Notice the gender “bending” in these lines. Does that term make sense? This text bends the gender norms and includes a broader use of pronouns. When we studied this in Queer Bible Study, we went through a kind of opening. Instead of trying to fit the text back into a box, we marveled at the fact that it exists. We marveled that the holy is present in the surprising, in the remarkable, in the quirky, the holy is present in the queer.
This text actually affirms the sacredness of queer identity more than any other text I’ve read. Remember identity is about our self-understanding. I was talking with a nonbinary person in my life one day about gender. Nonbinary means they don’t identify as male or female. I think many of us infer that a nonbinary gender would be somewhere between male and female on a continuum. That may be true for some, but not for all. Nonbinary could simply mean something else.1 Not male or female, rather something else. This beautiful human in my life showed me some images that expressed their gender in some way. It really opened my mind and got me thinking in a different way about gender. (3 images grouped together) Here are some images for us to consider that could communicate a person’s gender. (these are not the same ones as were shown to me)
So then, when we talk about preferred pronouns, we’re quite familiar with: He/him and She/her. And while we may not think about it much, if someone used a different pronoun for us, we would notice. If someone introduced me, saying “this is my minister, his name is Karen,” that pronoun wouldn’t sit well. While I have an easy relationship with my more masculine aspects, I identify as female and prefer female pronouns.
They/them are becoming familiar, over time our ears are get used to hearing and using them in reference to an individual, as well as a collective.

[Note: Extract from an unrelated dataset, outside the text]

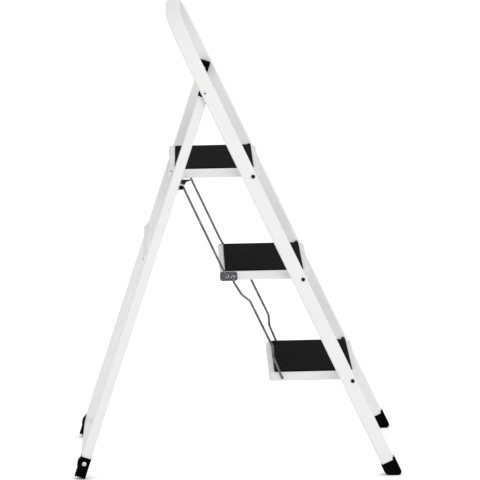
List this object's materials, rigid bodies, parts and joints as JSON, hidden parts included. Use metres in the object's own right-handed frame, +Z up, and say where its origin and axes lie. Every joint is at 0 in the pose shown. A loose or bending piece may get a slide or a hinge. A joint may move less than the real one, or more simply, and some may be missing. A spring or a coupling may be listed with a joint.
{
  "type": "folding step stool",
  "caption": "Folding step stool: white steel tube frame with a hand loop, flat treads with black rubber mats, wire links and black plastic feet.",
  "frame": {"origin": "on the floor, at the centre of the box that the open stool fills", "axes": "+X towards the climbing side, +Y to the left of a person climbing, +Z up"},
  "size_m": [0.7232, 0.4658, 1.0339],
  "materials": {
    "white_enamel": "white powder coat, semi-gloss",
    "black_plastic": "moulded, fine grain",
    "black_rubber": "ribbed, matt",
    "black_steel": "black zinc",
    "zinc_steel": "zinc plated",
    "bright_wire": "bright drawn wire"
  },
  "bodies": {
    "front_frame": {"front_frame_tube": "white_enamel", "front_foot_cap_left": "black_plastic", "front_foot_cap_right": "black_plastic", "frame_pivot_bolts": "black_steel", "frame_pivot_nuts": "zinc_steel", "frame_pivot_washers": "black_plastic", "step_pivot_bolts": "black_steel", "step_pivot_nuts": "zinc_steel", "step_pivot_spacers": "zinc_steel"},
    "rear_frame": {"rear_leg_left": "white_enamel", "rear_leg_right": "white_enamel", "rear_leg_top_cap_left": "black_plastic", "rear_leg_top_cap_right": "black_plastic", "rear_foot_cap_left": "black_plastic", "rear_foot_cap_right": "black_plastic", "lower_cross_bar": "white_enamel", "lower_bar_plugs": "black_plastic", "rear_foot_screws": "zinc_steel", "mid_cross_brace": "white_enamel", "mid_brace_bolts": "white_enamel", "rest_pegs": "white_enamel", "rest_peg_caps": "black_plastic"},
    "step_top": {"step_top_pan": "white_enamel", "step_top_mat": "black_rubber", "platform_hook_left": "zinc_steel", "platform_hook_right": "zinc_steel"},
    "step_middle": {"step_middle_pan": "white_enamel", "step_middle_mat": "black_rubber", "middle_bracket_left": "zinc_steel", "middle_bracket_right": "zinc_steel"},
    "step_bottom": {"step_bottom_pan": "white_enamel", "step_bottom_mat": "black_rubber"},
    "upper_links": {"upper_link_left": "bright_wire", "upper_link_right": "bright_wire", "upper_link_clips": "zinc_steel"},
    "lower_links": {"lower_link_left": "bright_wire", "lower_link_right": "bright_wire", "lower_link_clips": "zinc_steel"}
  },
  "joints": [
    {"name": "rear_frame_fold", "type": "hinge", "parent": "front_frame", "child": "rear_frame", "pos_m": [-0.05567, 0, 0.86], "axis": [0, -1, 0], "range_deg": [0, 40]},
    {"name": "step_top_fold", "type": "hinge", "parent": "front_frame", "child": "step_top", "pos_m": [0.0452, 0, 0.675], "axis": [0, 1, 0], "range_deg": [0, 58.01]},
    {"name": "step_middle_fold", "type": "hinge", "parent": "front_frame", "child": "step_middle", "pos_m": [0.1505, 0, 0.445], "axis": [0, 1, 0], "range_deg": [0, 58.01]},
    {"name": "step_bottom_fold", "type": "hinge", "parent": "front_frame", "child": "step_bottom", "pos_m": [0.2558, 0, 0.215], "axis": [0, 1, 0], "range_deg": [0, 58.01]},
    {"name": "upper_link_swing", "type": "hinge", "parent": "step_top", "child": "upper_links", "pos_m": [-0.1201, 0, 0.6742], "axis": [0, 1, 0], "range_deg": [-58.01, 0]},
    {"name": "lower_link_swing", "type": "hinge", "parent": "step_middle", "child": "lower_links", "pos_m": [-0.0022, 0, 0.4415], "axis": [0, 1, 0], "range_deg": [-58.01, 0]}
  ],
  "couplings": [
    {"joint": "step_top_fold", "follows": "rear_frame_fold", "ratio": 1.45},
    {"joint": "step_middle_fold", "follows": "rear_frame_fold", "ratio": 1.45},
    {"joint": "step_bottom_fold", "follows": "rear_frame_fold", "ratio": 1.45},
    {"joint": "upper_link_swing", "follows": "rear_frame_fold", "ratio": -1.45},
    {"joint": "lower_link_swing", "follows": "rear_frame_fold", "ratio": -1.45}
  ]
}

I learned a new set of pronouns when I was preparing for today. Rev. Lynn Young uses pronouns ze/zir/zirs,2 which offer another way, while using the same convention as she/he. (mosaic slide) Lynn describes zir gender in this way: “I felt like I was given this dirty floor and a toothbrush. As I started to scrub this floor I started seeing things, and as things were revealed, it turned out that this floor was an amazing mosaic, even though each piece by itself didn’t seem to be anything in particular. None of those pieces are unimportant because they all have to exist together to create the whole picture.”3
While normalizing the use of preferred pronouns is still a learning process for us, to use them is to affirm a person’s humanity, their worth as God’s beloved child. To use preferred pronouns is to say I see you, I affirm you, whether your gender is easy to explain or not. You are my fellow human. Thanks be to God.